Request
Look through the entries below and extract exactly the lines from the one containing "Recreate this object" through the one containing "HULL_DEPTH = 580.0", ends included.

## begin

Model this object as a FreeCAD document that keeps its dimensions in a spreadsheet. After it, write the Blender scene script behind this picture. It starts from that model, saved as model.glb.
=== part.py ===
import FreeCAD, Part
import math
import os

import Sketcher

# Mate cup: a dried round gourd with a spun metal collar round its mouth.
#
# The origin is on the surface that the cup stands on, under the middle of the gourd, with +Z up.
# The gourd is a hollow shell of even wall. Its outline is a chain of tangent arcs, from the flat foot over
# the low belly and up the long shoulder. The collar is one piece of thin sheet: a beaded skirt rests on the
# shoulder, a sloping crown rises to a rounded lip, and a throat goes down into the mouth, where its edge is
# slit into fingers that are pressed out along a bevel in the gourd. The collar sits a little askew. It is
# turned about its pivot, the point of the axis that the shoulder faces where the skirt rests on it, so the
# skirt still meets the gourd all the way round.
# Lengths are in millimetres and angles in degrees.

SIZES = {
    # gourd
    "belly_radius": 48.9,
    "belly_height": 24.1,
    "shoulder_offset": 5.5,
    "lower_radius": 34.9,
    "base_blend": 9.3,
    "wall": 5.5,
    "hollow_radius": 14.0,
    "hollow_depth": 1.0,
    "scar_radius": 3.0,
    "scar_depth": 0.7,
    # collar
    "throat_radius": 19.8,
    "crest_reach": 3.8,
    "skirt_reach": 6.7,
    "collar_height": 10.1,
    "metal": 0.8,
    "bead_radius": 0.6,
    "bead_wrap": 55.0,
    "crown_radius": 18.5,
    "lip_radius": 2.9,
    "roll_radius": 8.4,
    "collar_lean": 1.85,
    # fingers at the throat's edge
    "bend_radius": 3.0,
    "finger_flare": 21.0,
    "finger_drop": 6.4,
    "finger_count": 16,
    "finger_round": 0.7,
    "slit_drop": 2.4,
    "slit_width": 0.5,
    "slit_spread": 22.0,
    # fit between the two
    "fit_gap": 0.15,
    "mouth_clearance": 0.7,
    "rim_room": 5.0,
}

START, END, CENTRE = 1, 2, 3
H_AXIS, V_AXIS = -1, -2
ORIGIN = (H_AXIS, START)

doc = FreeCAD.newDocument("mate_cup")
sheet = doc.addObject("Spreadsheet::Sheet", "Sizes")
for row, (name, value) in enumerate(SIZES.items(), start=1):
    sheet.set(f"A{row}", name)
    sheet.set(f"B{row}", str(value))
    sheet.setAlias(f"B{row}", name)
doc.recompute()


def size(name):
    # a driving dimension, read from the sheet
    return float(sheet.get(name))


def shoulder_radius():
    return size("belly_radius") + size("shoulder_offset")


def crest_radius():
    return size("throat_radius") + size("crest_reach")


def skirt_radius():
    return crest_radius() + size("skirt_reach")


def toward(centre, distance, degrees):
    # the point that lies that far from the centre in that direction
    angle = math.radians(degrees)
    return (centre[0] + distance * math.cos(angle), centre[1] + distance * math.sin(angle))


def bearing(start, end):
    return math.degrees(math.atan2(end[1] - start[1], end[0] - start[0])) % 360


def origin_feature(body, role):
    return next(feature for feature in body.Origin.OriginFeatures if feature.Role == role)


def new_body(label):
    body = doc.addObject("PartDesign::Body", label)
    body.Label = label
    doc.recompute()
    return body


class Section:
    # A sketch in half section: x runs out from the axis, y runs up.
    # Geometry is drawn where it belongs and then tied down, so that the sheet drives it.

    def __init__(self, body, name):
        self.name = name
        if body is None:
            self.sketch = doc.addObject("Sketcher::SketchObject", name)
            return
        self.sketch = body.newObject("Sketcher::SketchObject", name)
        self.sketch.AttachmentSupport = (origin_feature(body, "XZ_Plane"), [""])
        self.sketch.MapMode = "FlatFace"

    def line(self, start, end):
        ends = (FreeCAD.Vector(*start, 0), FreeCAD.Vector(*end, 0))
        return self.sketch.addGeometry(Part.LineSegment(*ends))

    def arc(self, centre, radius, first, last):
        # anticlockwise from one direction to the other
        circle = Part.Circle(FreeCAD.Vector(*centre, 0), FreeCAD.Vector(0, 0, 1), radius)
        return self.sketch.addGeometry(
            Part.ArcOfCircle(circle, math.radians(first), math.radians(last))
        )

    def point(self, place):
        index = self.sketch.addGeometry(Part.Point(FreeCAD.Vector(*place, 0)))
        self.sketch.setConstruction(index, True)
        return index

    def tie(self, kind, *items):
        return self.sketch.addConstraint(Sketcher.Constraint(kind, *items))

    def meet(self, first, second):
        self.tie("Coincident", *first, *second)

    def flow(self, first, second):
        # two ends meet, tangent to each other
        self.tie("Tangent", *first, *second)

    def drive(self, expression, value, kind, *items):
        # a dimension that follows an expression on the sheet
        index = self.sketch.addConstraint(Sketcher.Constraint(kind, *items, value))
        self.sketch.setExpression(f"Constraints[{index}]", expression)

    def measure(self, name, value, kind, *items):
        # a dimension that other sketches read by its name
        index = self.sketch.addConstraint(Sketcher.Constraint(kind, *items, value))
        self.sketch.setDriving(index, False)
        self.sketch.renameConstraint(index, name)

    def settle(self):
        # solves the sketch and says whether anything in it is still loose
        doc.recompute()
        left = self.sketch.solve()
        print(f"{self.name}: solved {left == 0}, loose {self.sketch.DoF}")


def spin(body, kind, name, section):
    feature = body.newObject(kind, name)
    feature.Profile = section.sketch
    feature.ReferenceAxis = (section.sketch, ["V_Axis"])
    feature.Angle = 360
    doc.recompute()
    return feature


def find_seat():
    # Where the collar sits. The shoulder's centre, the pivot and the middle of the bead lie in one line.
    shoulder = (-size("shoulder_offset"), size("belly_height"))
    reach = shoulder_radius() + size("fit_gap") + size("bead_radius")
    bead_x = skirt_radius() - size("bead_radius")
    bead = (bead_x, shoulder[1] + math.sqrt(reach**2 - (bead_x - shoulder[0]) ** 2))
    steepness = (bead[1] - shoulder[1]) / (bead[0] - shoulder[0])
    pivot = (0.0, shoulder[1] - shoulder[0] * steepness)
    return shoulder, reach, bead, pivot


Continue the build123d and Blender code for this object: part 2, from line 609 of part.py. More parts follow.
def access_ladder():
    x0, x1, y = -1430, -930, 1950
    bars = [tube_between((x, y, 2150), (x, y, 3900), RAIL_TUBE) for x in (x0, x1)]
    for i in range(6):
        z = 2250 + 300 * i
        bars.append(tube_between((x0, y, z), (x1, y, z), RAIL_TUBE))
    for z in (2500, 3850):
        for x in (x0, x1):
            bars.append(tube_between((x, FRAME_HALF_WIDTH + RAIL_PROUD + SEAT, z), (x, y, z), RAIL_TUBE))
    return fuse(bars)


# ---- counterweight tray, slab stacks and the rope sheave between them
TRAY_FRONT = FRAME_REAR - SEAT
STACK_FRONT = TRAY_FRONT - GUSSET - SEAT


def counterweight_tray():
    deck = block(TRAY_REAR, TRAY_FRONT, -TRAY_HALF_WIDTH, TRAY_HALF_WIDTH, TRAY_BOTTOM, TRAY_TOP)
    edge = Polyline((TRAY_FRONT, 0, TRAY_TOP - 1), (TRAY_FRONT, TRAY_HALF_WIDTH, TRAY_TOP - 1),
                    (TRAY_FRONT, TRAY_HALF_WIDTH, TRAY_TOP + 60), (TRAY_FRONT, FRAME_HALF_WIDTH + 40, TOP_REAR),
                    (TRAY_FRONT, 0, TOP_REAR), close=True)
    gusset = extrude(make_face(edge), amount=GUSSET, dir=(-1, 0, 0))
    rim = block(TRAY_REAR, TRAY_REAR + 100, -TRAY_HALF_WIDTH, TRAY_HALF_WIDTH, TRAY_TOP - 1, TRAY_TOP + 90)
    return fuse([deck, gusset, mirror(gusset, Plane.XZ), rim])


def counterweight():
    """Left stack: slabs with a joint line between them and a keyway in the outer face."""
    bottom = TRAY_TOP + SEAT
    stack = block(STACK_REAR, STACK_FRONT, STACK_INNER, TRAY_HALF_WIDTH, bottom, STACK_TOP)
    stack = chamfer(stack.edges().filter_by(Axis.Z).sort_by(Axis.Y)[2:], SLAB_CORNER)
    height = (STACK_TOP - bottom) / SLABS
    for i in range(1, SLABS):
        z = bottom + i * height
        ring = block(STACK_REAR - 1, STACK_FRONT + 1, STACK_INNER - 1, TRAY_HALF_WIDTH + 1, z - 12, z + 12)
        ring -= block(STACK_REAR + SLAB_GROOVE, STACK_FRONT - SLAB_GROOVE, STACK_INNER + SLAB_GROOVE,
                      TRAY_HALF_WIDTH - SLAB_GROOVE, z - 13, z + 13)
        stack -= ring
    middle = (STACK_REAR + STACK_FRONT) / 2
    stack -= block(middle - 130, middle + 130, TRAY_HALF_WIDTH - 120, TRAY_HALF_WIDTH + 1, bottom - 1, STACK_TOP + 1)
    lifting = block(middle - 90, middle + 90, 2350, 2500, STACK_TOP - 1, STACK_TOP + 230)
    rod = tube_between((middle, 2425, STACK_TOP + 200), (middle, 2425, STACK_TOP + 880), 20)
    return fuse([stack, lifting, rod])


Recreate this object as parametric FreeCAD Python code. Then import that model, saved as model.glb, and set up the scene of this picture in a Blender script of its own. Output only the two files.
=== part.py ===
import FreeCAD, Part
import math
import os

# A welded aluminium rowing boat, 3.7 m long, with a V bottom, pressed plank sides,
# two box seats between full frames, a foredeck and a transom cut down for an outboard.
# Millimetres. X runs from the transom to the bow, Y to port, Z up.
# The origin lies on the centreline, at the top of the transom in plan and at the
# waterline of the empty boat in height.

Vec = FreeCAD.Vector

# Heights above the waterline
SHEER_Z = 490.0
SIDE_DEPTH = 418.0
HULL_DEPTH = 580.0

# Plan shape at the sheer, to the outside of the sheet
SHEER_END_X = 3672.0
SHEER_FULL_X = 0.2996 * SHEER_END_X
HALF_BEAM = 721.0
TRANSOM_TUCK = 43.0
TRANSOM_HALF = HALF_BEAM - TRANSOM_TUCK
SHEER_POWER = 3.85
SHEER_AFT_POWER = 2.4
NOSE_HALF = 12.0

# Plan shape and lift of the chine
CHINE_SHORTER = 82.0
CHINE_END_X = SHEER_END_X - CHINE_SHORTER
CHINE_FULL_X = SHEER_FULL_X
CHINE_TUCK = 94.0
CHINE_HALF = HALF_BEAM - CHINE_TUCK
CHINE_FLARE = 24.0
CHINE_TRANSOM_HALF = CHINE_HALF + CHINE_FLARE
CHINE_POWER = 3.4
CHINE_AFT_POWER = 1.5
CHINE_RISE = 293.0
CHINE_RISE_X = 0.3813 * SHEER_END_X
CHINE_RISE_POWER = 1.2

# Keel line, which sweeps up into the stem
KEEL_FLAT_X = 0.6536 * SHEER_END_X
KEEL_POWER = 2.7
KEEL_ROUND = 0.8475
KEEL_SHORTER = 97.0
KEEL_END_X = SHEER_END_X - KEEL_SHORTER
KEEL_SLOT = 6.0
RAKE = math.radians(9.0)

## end

Response
Recreate this object as parametric FreeCAD Python code. Then import that model, saved as model.glb, and set up the scene of this picture in a Blender script of its own. Output only the two files.
=== part.py ===
import FreeCAD, Part
import math
import os

# A welded aluminium rowing boat, 3.7 m long, with a V bottom, pressed plank sides,
# two box seats between full frames, a foredeck and a transom cut down for an outboard.
# Millimetres. X runs from the transom to the bow, Y to port, Z up.
# The origin lies on the centreline, at the top of the transom in plan and at the
# waterline of the empty boat in height.

Vec = FreeCAD.Vector

# Heights above the waterline
SHEER_Z = 490.0
SIDE_DEPTH = 418.0
HULL_DEPTH = 580.0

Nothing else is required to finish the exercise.